With more than thirty-eight million people, Tokyo is the largest city on the planet. While you could easily spend a lifetime exploring it, most of us only have a couple of weeks so it’s important to have a strategy.
To get your bearings in this crazy city, it’s good to know the basic geography of the metro. The city of Tokyo has twenty-three wards, and each ward is made up of several districts.
When you are planning your daily adventures, you’ll want to figure out which wards have interesting districts, and then map out your route.
Here’s a quick outline of points of interest listed within Tokyo’s major districts
Shibuya Crossing is one of the busiest intersections in the world. During rush hour, you’ll find more than 1,000 people crossing this famous spot. When it comes to people watching, there is no better spot on earth.
Harajuku District is the center of Japanese fashion and youth culture. You’ll definitely want to spend a full day exploring here. Start by checking out the endless boutiques and vintage shops on Takeshita Street.
Once you’ve worked up an appetite, you’ve got to go to Kawaii Monster Café. This place offers a crazy, bright, once-in-a-lifetime experience. Grab a pretty cake or their famous rainbow pasta.
If you’re looking to get some of that iconic Harajuku style while in Tokyo, I got an awesome manicure from Jill & Lovers. It’s a local fave and full of trendy designs that you won’t find anywhere else.
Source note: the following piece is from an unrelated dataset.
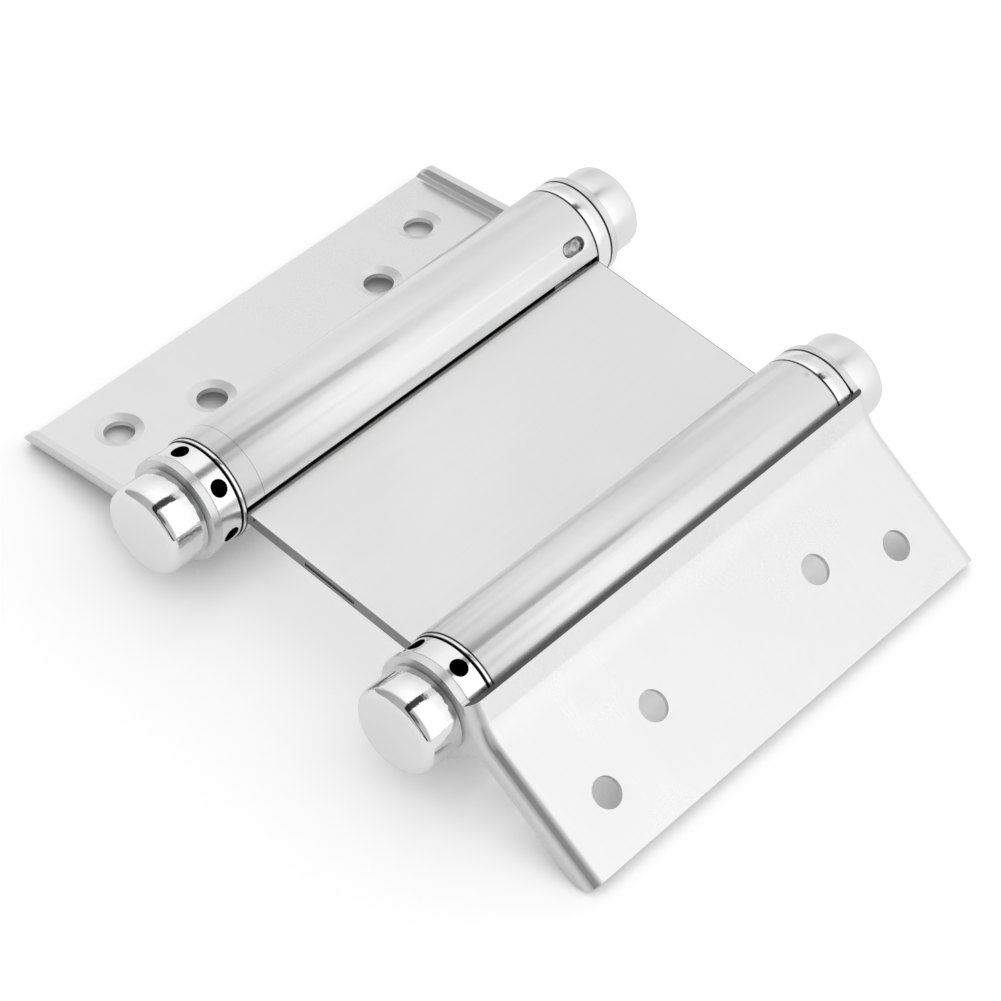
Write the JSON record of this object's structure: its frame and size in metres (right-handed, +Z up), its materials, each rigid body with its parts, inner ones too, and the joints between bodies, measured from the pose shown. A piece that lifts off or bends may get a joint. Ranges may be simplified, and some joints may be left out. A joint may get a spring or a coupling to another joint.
{
  "type": "double action spring hinge",
  "caption": "Double action spring hinge: folded sheet leaves on twin spring barrels joined by a flat double web, with drilled tension collars and round end caps.",
  "frame": {"origin": "on the surface the hinge lies on, below the middle between the two pin axes, at the middle of the leaves' length", "axes": "+Y along the pins from the tension collars towards the end plugs, +X from the left pin to the right pin, +Z up off the surface the hinge lies on"},
  "size_m": [0.1154, 0.1028, 0.0208],
  "materials": {
    "leaf_steel": "satin brushed stainless",
    "web_steel": "polished stainless sheet",
    "bright_plating": "bright",
    "plug_steel": "bright, lightly worn",
    "spring_wire": "oiled",
    "pin_steel": "plain"
  },
  "bodies": {
    "web": {"left_barrel_sheet": "web_steel", "left_end_plug": "plug_steel", "left_collar_washer": "plug_steel", "left_torsion_spring": "spring_wire", "right_barrel_sheet": "web_steel", "right_end_plug": "plug_steel", "right_collar_washer": "plug_steel", "right_torsion_spring": "spring_wire"},
    "left_leaf": {"left_leaf": "leaf_steel", "left_spindle": "pin_steel", "left_near_cap": "bright_plating", "left_far_cap": "bright_plating"},
    "left_collar": {"left_tension_collar": "bright_plating"},
    "right_leaf": {"right_leaf": "leaf_steel", "right_spindle": "pin_steel", "right_near_cap": "bright_plating", "right_far_cap": "bright_plating"},
    "right_collar": {"right_tension_collar": "bright_plating"}
  },
  "joints": [
    {"name": "left_leaf_hinge", "type": "hinge", "parent": "web", "child": "left_leaf", "pos_m": [-0.025, 0, 0.0123], "axis": [0, 1, 0], "range_deg": [-82, 190]},
    {"name": "left_collar_wind", "type": "hinge", "parent": "web", "child": "left_collar", "pos_m": [-0.025, 0, 0.0123], "axis": [0, 1, 0], "range_deg": [-180, 0], "stiffness_Nm_per_rad": 0.7, "deforming": ["left_torsion_spring"]},
    {"name": "right_leaf_hinge", "type": "hinge", "parent": "web", "child": "right_leaf", "pos_m": [0.025, 0, 0.0123], "axis": [0, 1, 0], "range_deg": [-121, 151.9]},
    {"name": "right_collar_wind", "type": "hinge", "parent": "web", "child": "right_collar", "pos_m": [0.025, 0, 0.0123], "axis": [0, 1, 0], "range_deg": [-180, 0], "stiffness_Nm_per_rad": 0.7, "deforming": ["right_torsion_spring"]}
  ]
}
For a souvenir, you can hold onto forever, stop by one of the many purikura photo booths. Get some old-school selfies, and then decorate them with absurd and cute designs.
To finish off the ultimate day in Harajuku, go for karaoke. Singing skills are totally optional—you’ve just got to get up there and do it!
To check out some of the best food in Japan, head to Ebisu. From traditional Japanese eateries to cutting-edge foodie hot spots, they have got it all.
Famous for its endless lines of electric stores, Akihabara is a tech lover’s heaven. The district is known as electric town, and you can find anything and everything here. There are arcades and games galore alongside tons of anime and manga spots.
Another must-see is a maid café. The manga-style waitresses dress in traditional maids’ uniforms and call you master. There are a variety of different maid cafés, including some with guys waiting tables. You won’t find this anywhere else.
The Tokyo Imperial Palace, Kokyo, is the residence of the Japanese Head of State, also known as the Emperor of Japan. Walk around the beautiful grounds, and take in the stunning architecture. Fun fact, the Imperial Palace is built where the original Edo Castle once stood!
Tokyo’s answer to Manhattan, Ginza is famous for its insanely high rent and ten-dollar cups of coffee. This is the place to go when you want to spoil yourself with upmarket shops, restaurants, and galleries.
Foodies will definitely want to get to the Tsujiki Market. This massive fish market is famous for its tuna auction and an impressive array of ultra-fresh fish.
Another amazing nightlight spot is Roppongi. Home to the Tokyo Tower, this area is incredibly popular with tourists. You can easily spend a full day exploring here. Spend the afternoon shopping, going for a world-class dinner, and having at least a sake or two.
Tokyo’s newest district, Odaiba, has the very futuristic architecture that you’d expect of Japan. This man-made island started being developed in the late 1990s and has since become a tourist fave.
Shinjuku is where locals go for nightlife. Spend at least one night hanging out there, and be sure to start your adventure at the Robot Restaurant. It’s the best spot for dinner and a show that you will truly never, ever forget.
With more than 200 bars crammed into six ultra-narrow streets, Golden Gai is a very cool hangout. Every bar has its own unique theme and atmosphere. You’ll find a blend of businessmen, celebrities, tourists, and everyone else looking for a fun night out.
At the heart of the Taito District is Asakusa with its impressive Senso-ji Temple. This beautiful seventh-century traditional temple is Tokyo’s most famous.
Asakusa has a fascinating history. If you are planning to do any walking tours, this is the place to do it. With a rich history of kabuki theaters and red light districts, you can spend hours wandering around and taking it all in.